[start]

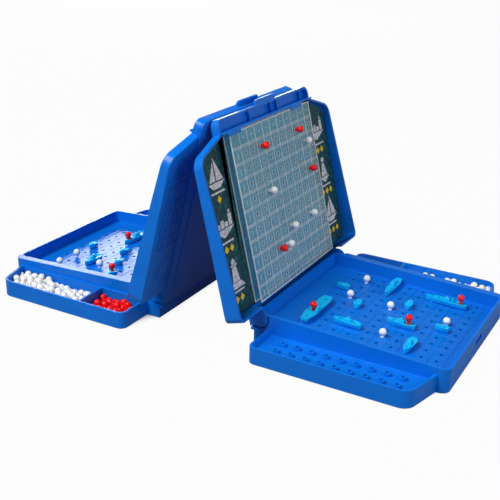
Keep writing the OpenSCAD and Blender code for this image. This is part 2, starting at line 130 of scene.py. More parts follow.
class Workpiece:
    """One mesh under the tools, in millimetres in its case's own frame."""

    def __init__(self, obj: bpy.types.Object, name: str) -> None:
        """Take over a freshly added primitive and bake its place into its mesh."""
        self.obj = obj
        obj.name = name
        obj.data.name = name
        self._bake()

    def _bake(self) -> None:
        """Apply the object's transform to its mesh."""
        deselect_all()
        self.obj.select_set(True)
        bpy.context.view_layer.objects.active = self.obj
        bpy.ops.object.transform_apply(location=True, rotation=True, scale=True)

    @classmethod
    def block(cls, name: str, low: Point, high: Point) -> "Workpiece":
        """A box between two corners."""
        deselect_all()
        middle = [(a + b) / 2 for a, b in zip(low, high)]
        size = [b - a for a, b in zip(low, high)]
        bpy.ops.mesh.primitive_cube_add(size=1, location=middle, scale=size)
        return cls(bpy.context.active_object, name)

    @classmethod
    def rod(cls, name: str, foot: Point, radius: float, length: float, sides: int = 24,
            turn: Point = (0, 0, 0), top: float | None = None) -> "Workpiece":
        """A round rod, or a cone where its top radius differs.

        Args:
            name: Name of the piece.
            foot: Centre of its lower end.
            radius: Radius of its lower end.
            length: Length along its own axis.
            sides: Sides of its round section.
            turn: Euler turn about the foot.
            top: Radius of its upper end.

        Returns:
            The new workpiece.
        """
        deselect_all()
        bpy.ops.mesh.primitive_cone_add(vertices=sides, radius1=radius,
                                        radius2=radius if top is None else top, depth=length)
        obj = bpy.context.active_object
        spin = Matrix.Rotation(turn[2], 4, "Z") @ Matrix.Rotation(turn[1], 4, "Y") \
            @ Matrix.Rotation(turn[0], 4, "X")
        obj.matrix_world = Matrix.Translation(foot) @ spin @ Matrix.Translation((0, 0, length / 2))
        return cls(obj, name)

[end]

## What is expected
Please print the material above exactly as it appears, from its first line through the line containing "top radius differs.", inclusive, and stop there.

## Exercise result
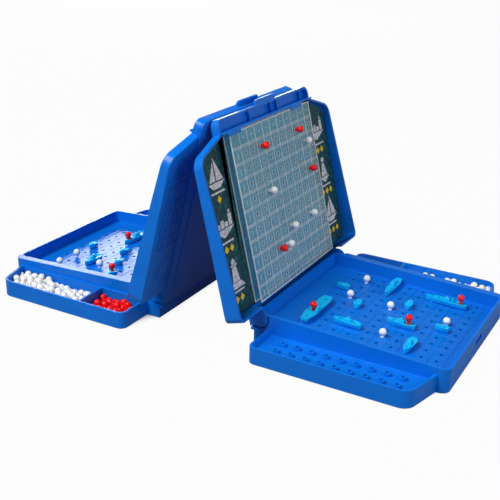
Keep writing the OpenSCAD and Blender code for this image. This is part 2, starting at line 130 of scene.py. More parts follow.
class Workpiece:
    """One mesh under the tools, in millimetres in its case's own frame."""

    def __init__(self, obj: bpy.types.Object, name: str) -> None:
        """Take over a freshly added primitive and bake its place into its mesh."""
        self.obj = obj
        obj.name = name
        obj.data.name = name
        self._bake()

    def _bake(self) -> None:
        """Apply the object's transform to its mesh."""
        deselect_all()
        self.obj.select_set(True)
        bpy.context.view_layer.objects.active = self.obj
        bpy.ops.object.transform_apply(location=True, rotation=True, scale=True)

    @classmethod
    def block(cls, name: str, low: Point, high: Point) -> "Workpiece":
        """A box between two corners."""
        deselect_all()
        middle = [(a + b) / 2 for a, b in zip(low, high)]
        size = [b - a for a, b in zip(low, high)]
        bpy.ops.mesh.primitive_cube_add(size=1, location=middle, scale=size)
        return cls(bpy.context.active_object, name)

    @classmethod
    def rod(cls, name: str, foot: Point, radius: float, length: float, sides: int = 24,
            turn: Point = (0, 0, 0), top: float | None = None) -> "Workpiece":
        """A round rod, or a cone where its top radius differs.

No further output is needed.